What, you forgot? You forgot that the housing bubble burst way back in the spring of 2006? That it set off a line of dominoes that led to the near collapse of the economy in 2008? The bailout in August 2008 of Fannie Mae and Freddie Mac, the government-sponsored mortgage entities? The bailout in October 2008 of the big banks? The bailout that began in December 2008 of Chrysler and General Motors? 

In September 2008, the economy lost 403,000 jobs. The next month: 423,000. In November 2008, the economy lost 597,000 jobs. The next month it lost 681,000. In January 2009, it lost 741,000 jobs. February 2009 was 681,000. March 2009: 652,000. Housing prices plummeted across the nation, wiping out $7.5 trillion in wealth. Consumers, all of a sudden house poor and up to their necks in debt, slashed spending. Corporate profits for the S&P 500, on an inflation-adjusted basis, plunged to their lowest levels since the early 1930s. The economy as a whole fell at an 8.9 percent rate in the fourth quarter of 2008 and at a 5.3 percent pace in the first quarter of 2009.

If all of that isn't falling off a cliff, then I sure as hell don't know what is.

Here's where our current mess comes in. We haven't recovered from the 2006-09 plunge, and the painful and austere decisions we're about to make — which will result in slower growth and diminished economic expectations for years — are the direct results of it. To talk about our current predicament in isolated terms is to deny recent history, and the causal relationship between the mess we're in now and events of four to six years ago.

There are two reasons our deficit — the difference between what the government spends and what it takes in — is so big. First: As the economy fell off the 2006-09 cliff, tax revenues evaporated and now stand at their lowest levels (relative to the size of the economy) in 60 years.
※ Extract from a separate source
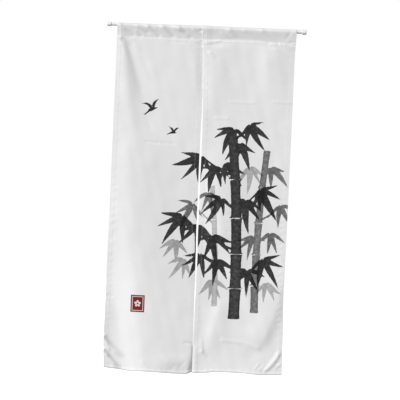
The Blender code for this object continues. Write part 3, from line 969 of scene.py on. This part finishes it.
def seamPaths(panel):
    s = stitchSettings
    stitch, side = clothSettings["stitchDrop"], clothSettings["sideHem"] - s["inset"]
    drops = np.arange(s["sideTop"], s["sideFoot"], s["pitch"])
    start, end = panelSpan(panel, drops)
    bottomX = np.arange(*panelSpan(panel, s["footDrop"]), s["pitch"])
    bottom = hemDrop(panel, bottomX) - clothSettings["bottomHem"] + s["inset"]
    topX = np.arange(*panelSpan(panel, stitch), s["pitch"])
    return (
        np.stack((start + side, drops), axis=-1),
        np.stack((end - side, drops), axis=-1),
        np.stack((bottomX, bottom), axis=-1),
        np.stack((topX, np.full(len(topX), stitch + s["belowSeam"])), axis=-1),
    )


def buildStitches(panel, material):
    template = stitchTemplate()
    shape = bmesh.new()
    for path in seamPaths(panel):
        sewAlong(shape, template, panel, path)
    mesh = bpy.data.meshes.new(f"stitching_{panel}")
    shape.to_mesh(mesh)
    shape.free()
    bpy.data.meshes.remove(template)
    mesh.materials.append(material)
    mesh.shade_smooth()
    made = bpy.data.objects.new(f"stitching_{panel}", mesh)
    bpy.context.scene.collection.objects.link(made)
    return made


print("Materials")
frontCloth = wovenPolyester("printedPolyesterFront", 1.0)
backCloth = wovenPolyester("printedPolyesterBack", printSettings["through"])
thread = polyesterThread()
enamel = whiteEnamel()
rubber = whiteRubber()

for side in ("left", "right"):
    print("Cloth:", side, "panel")
    clothPiece = buildPanel(side, (frontCloth, backCloth))
    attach(clothPiece, "root")
    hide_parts(f"panel_{side}")
    print("Stitching:", side, "panel")
    stitches = buildStitches(side, thread)
    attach(stitches, "root")

print("Rod")
for name, material in (("rod_inner_tube", enamel), ("rod_outer_tube", enamel), ("rod_cap_left", rubber),
                       ("rod_cap_right", rubber)):
    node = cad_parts[name]
    node.data.materials.clear()
    node.data.materials.append(material)

# Light, floor and camera

cameraSettings = {
    "distance": 9.0,
    "frameWidth": 1.735,
    "aim": (0.4336, 0.0, -0.7467),
    "roll": 2.42,  # degrees; the photograph leans this far
}
lightSettings = {
    "sunPower": 3.77,
    "sunSoftness": 14.0,
    "sunWay": (0.66, 0.66, -0.36),
    "backPower": 2.0,
    "backWay": (-0.3, -0.85, -0.4),
    "skyPower": 0.15,
    "floorDrop": 0.4,
    "floorSize": 40.0,
    "floorGlow": 0.5,  # lifts the paper to the plain white of the backdrop
}


def addSun(name, power, way, softness):
    light = bpy.data.lights.new(name, "SUN")
    light.energy = power
    light.angle = math.radians(softness)
    made = bpy.data.objects.new(name, light)
    made.rotation_euler = Vector(way).to_track_quat("-Z", "Y").to_euler()
    bpy.context.scene.collection.objects.link(made)


def addLight():
    s = lightSettings
    addSun("keyLight", s["sunPower"], s["sunWay"], s["sunSoftness"])
    addSun("backLight", s["backPower"], s["backWay"], s["sunSoftness"])
    world = bpy.data.worlds.new("studio")
    bpy.context.scene.world = world
    world.use_nodes = True
    tree = world.node_tree
    sky = tree.nodes["Background"]
    sky.inputs["Color"].default_value = (1, 1, 1, 1)
    seen = addNode(tree, "ShaderNodeLightPath").outputs["Is Camera Ray"]
    strength = addNode(tree, "ShaderNodeMath", {0: seen, 1: 1 - s["skyPower"], 2: s["skyPower"]},
                       operation="MULTIPLY_ADD")
    tree.links.new(strength.outputs[0], sky.inputs["Strength"])
    bpy.context.scene.view_settings.view_transform = "Standard"


def addFloor():
    s = lightSettings
    shape = bmesh.new()
    bmesh.ops.create_grid(shape, x_segments=1, y_segments=1, size=s["floorSize"] / 2,
                          matrix=Matrix.Translation((0, 0, cadLow.z - s["floorDrop"])))
    mesh = bpy.data.meshes.new("floor")
    shape.to_mesh(mesh)
    shape.free()
    material, _, shader = newMaterial("palePaper")
    shader.inputs["Base Color"].default_value = linearColour("#f4f4f2")
    shader.inputs["Roughness"].default_value = 0.9
    shader.inputs["Emission Color"].default_value = (1, 1, 1, 1)
    shader.inputs["Emission Strength"].default_value = s["floorGlow"]
    mesh.materials.append(material)
    floor = bpy.data.objects.new("floor", mesh)
    bpy.context.scene.collection.objects.link(floor)
    floor.visible_diffuse = False
    floor.visible_glossy = False


def addCamera():
    s = cameraSettings
    camera = bpy.data.cameras.new("camera")
    camera.sensor_width = 36.0
    camera.lens = camera.sensor_width * s["distance"] / s["frameWidth"]
    made = bpy.data.objects.new("camera", camera)
    roll = math.radians(s["roll"])
    back = Vector((0, -1, 0))
    across = Vector((math.cos(roll), 0, math.sin(roll)))
    upward = Vector((-math.sin(roll), 0, math.cos(roll)))
    turned = Matrix((across, upward, back)).transposed().to_4x4()
    turned.translation = Vector(s["aim"]) + back * s["distance"]
    made.matrix_world = turned
    bpy.context.scene.collection.objects.link(made)
    bpy.context.scene.camera = made


print("Light, floor and camera")
addLight()
addFloor()
addCamera()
The conservative Washington Times points out that this collapse in revenue deserves just as much blame for our current deficit as the federal government's free-spending ways. 

Second: To prop up the economy, Congress and the Obama administration approved some $620 billion in tax cuts (mostly an extension of the Bush tax cuts and a break in your payroll taxes) and a massive $874 billion stimulus package. The total cost of these two initiatives is nearly $1.5 trillion, which is larger than the size of the current annual deficit of $1.09 trillion. In other words: Take away the tax cut extensions you've enjoyed and the stimulus (about a third of which was also tax cuts, by the way), and the deficit wouldn't be anywhere near its trillion-dollar size. Incidentally, even without new taxes or spending cuts, that $1.09 trillion in red ink is smaller by $207 billion than it was in fiscal year 2011; the recovering economy has bolstered tax revenues.
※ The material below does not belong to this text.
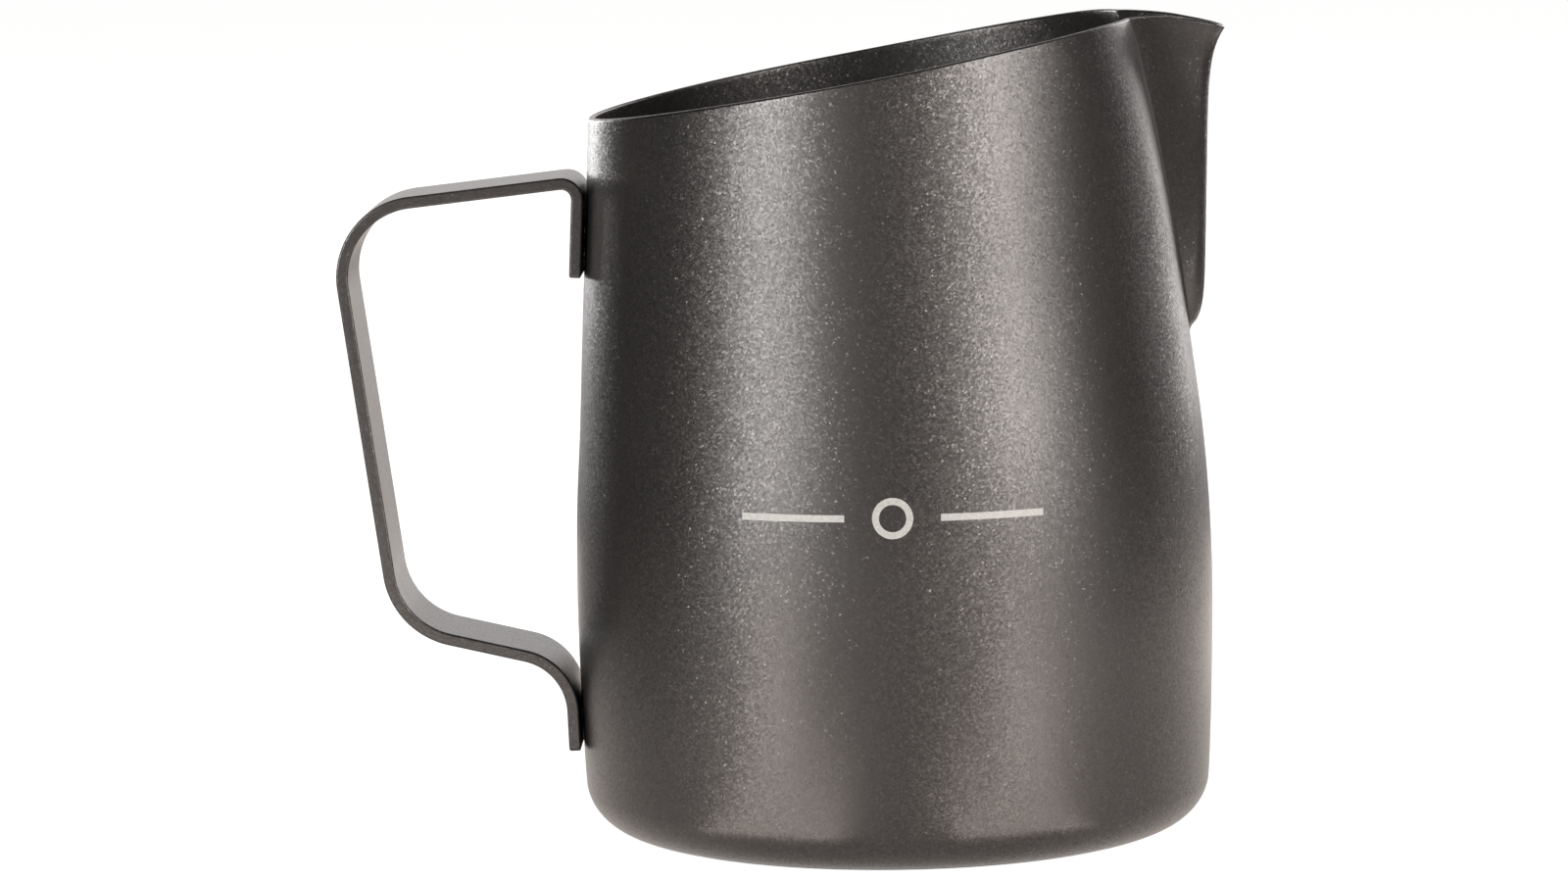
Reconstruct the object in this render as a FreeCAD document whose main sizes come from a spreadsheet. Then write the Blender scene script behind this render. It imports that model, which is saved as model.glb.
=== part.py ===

In addition to the tax cuts you've enjoyed over the last few years (you're welcome), all that gravy ladled out by the president and Congress helped prop up state governments as well. The economic collapse crushed housing and consumer spending, blowing big holes in state governments' budgets: $538 billion between 2009 and 2012, says the Center on Budget and Policy Priorities. Now state governments are coping with another $55 billion shortfall in 2013. That's what happens when real estate taxes and sales taxes — which prop up local economies — plunge.

The stimulus helped states delay the pain in years past, but now that the federal spigot has dried up, they're on their own. This may mean fewer cops in your neighborhood, the closure of a firehouse, or maybe that pothole-filled road you drive to work on won't get fixed as often as it used to. In some states, the kids pay: Texas Gov. Rick Perry has presided over the biggest education cuts his state has seen in decades — this after happily taking $33 billion in stimulus funds, using them to patch up his state's finances — all while criticizing the stimulus itself. If there were a prize for chutzpah and hypocrisy, the winner, hands down, would be Rick Perry. 

So here we are. Washington has a spending problem, you say? We can't go on living beyond our means? I agree. We fell off one cliff between 2006-09. Let me know what you're willing to give up to keep it from happening again.